# Semantic Search Engine Demo

This notebook demonstrates how to use semantic embeddings to perform semantic search. Semantic search understands the *meaning* of text, not just keyword matching.

## What You'll Learn
- How to use pre-trained embedding models
- How to convert text into numerical vectors (embeddings)
- How to find semantically similar documents using cosine similarity


## Step 1: Install Required Libraries

First, we need to install the necessary libraries. Run this cell once to install the dependencies.


In [1]:
# Install the necessary library
%pip install sentence-transformers numpy scikit-learn


Note: you may need to restart the kernel to use updated packages.


## Step 2: Import Libraries

Import the required libraries for our semantic search implementation.


In [2]:
import numpy as np
from sentence_transformers import SentenceTransformer
from sklearn.metrics.pairwise import cosine_similarity


  from .autonotebook import tqdm as notebook_tqdm


## Step 3: Load the Embedding Model

We'll use a pre-trained model from Hugging Face. The `all-MiniLM-L6-v2` model is a lightweight but effective model that converts text into 384-dimensional vectors.

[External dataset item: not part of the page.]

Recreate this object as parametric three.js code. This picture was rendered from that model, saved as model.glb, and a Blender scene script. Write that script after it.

**Note:** The first time you run this, it will download the model (about 80MB). Subsequent runs will use the cached version.


In [3]:
# --- 1. Load the Embedding Model ---
# This loads the model from the Hugging Face Hub (sentence-transformers/all-MiniLM-L6-v2)
print("Loading model...")
model = SentenceTransformer('all-MiniLM-L6-v2')
print("Model loaded successfully.")


Loading model...
Model loaded successfully.


## Step 4: Define the Knowledge Base (Corpus)

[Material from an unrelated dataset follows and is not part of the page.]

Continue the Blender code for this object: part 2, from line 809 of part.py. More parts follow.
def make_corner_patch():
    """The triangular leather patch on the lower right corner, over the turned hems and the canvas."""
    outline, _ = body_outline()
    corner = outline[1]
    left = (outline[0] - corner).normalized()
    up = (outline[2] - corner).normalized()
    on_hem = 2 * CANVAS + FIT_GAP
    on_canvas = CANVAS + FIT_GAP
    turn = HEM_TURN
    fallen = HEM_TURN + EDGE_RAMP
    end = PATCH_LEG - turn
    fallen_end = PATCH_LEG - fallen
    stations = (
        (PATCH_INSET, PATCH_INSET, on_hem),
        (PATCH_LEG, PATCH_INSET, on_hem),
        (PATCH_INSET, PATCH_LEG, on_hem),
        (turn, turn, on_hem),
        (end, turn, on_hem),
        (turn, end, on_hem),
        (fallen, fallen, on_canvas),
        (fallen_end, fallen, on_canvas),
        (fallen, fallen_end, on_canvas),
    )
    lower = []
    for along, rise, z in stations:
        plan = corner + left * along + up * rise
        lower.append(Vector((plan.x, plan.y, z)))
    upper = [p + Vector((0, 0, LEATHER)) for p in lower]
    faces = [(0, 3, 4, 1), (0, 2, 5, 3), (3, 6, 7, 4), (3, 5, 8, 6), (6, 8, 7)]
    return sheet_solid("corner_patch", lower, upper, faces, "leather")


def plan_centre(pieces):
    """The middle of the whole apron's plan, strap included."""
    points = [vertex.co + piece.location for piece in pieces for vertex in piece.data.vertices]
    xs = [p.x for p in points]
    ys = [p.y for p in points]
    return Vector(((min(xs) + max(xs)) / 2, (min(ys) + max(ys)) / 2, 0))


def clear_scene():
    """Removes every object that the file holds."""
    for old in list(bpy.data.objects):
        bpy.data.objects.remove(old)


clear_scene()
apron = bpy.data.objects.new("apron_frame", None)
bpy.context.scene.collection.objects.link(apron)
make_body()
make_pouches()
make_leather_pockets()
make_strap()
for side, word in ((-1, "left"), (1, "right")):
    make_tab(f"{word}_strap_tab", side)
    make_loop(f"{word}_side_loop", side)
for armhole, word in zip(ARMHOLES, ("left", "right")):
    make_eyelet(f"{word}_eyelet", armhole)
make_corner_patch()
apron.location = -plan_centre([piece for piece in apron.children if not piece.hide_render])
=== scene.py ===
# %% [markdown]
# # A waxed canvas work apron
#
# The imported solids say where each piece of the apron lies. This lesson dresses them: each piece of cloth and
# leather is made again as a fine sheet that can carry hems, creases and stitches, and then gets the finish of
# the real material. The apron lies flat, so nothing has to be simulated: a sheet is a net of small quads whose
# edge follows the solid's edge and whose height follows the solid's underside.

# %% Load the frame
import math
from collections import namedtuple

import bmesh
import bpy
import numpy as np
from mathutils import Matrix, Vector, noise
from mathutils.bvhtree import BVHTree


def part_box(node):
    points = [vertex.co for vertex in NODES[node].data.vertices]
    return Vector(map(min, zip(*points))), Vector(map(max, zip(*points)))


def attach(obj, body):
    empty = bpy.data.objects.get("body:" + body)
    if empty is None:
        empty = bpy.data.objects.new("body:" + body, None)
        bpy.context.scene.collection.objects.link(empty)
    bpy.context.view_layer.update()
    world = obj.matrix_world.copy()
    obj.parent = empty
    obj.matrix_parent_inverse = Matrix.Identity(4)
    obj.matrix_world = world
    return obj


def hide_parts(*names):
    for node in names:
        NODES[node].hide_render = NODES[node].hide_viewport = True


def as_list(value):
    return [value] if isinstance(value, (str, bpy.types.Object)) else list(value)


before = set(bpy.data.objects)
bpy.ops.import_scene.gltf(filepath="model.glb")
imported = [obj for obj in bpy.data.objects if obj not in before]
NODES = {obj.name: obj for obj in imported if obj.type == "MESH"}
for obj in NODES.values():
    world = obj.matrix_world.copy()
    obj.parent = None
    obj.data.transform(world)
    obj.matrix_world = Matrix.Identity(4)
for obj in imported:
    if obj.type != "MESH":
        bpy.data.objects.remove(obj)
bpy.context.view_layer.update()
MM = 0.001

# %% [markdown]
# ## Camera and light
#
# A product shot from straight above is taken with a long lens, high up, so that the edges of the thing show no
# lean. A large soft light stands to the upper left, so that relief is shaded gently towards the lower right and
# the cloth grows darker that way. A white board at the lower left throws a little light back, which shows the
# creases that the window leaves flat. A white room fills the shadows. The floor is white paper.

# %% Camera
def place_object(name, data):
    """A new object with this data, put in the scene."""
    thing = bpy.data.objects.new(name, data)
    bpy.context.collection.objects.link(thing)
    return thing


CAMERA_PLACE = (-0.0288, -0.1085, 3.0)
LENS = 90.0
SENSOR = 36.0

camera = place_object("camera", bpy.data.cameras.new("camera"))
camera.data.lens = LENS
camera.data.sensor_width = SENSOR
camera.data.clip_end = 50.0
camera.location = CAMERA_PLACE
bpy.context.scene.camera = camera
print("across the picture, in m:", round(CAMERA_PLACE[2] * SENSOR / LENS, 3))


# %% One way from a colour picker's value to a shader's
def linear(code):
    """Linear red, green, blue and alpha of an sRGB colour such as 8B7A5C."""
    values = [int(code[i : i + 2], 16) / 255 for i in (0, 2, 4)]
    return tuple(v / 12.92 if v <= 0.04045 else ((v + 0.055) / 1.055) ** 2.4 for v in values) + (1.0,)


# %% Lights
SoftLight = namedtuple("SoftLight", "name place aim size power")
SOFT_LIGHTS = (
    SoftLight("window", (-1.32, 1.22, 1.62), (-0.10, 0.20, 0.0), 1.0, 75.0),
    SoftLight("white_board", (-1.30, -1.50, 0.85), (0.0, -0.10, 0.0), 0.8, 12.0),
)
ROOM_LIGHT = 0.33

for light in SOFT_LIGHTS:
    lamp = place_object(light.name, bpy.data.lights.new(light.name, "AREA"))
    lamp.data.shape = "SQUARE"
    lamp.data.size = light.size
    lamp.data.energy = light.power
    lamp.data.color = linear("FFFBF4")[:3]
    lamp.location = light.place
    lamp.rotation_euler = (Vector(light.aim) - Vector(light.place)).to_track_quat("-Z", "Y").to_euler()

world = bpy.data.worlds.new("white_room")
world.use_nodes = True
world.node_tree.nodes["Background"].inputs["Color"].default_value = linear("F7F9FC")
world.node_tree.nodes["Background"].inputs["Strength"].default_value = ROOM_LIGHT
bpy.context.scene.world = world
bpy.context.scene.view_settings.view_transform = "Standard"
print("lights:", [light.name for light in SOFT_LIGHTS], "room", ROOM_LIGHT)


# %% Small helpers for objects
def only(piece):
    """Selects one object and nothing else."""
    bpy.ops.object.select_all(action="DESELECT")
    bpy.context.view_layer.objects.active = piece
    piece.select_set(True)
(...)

This is our collection of documents that we want to search through. In a real application, this could be thousands or millions of documents.


In [4]:
# --- 2. Define the Knowledge Base (Corpus) ---
documents = [
    "The sky is a vivid shade of blue today.",
    "The newest iPhone model was released with a powerful new chip.",
    "A majestic hawk was spotted flying high above the forest canopy.",
    "Apple is set to announce its latest mobile device with updated features.",
    "I'm enjoying a picnic on the grass.",
]


## Step 5: Create Embeddings for the Corpus

Convert each document in our corpus into a numerical vector (embedding). These embeddings capture the semantic meaning of the text.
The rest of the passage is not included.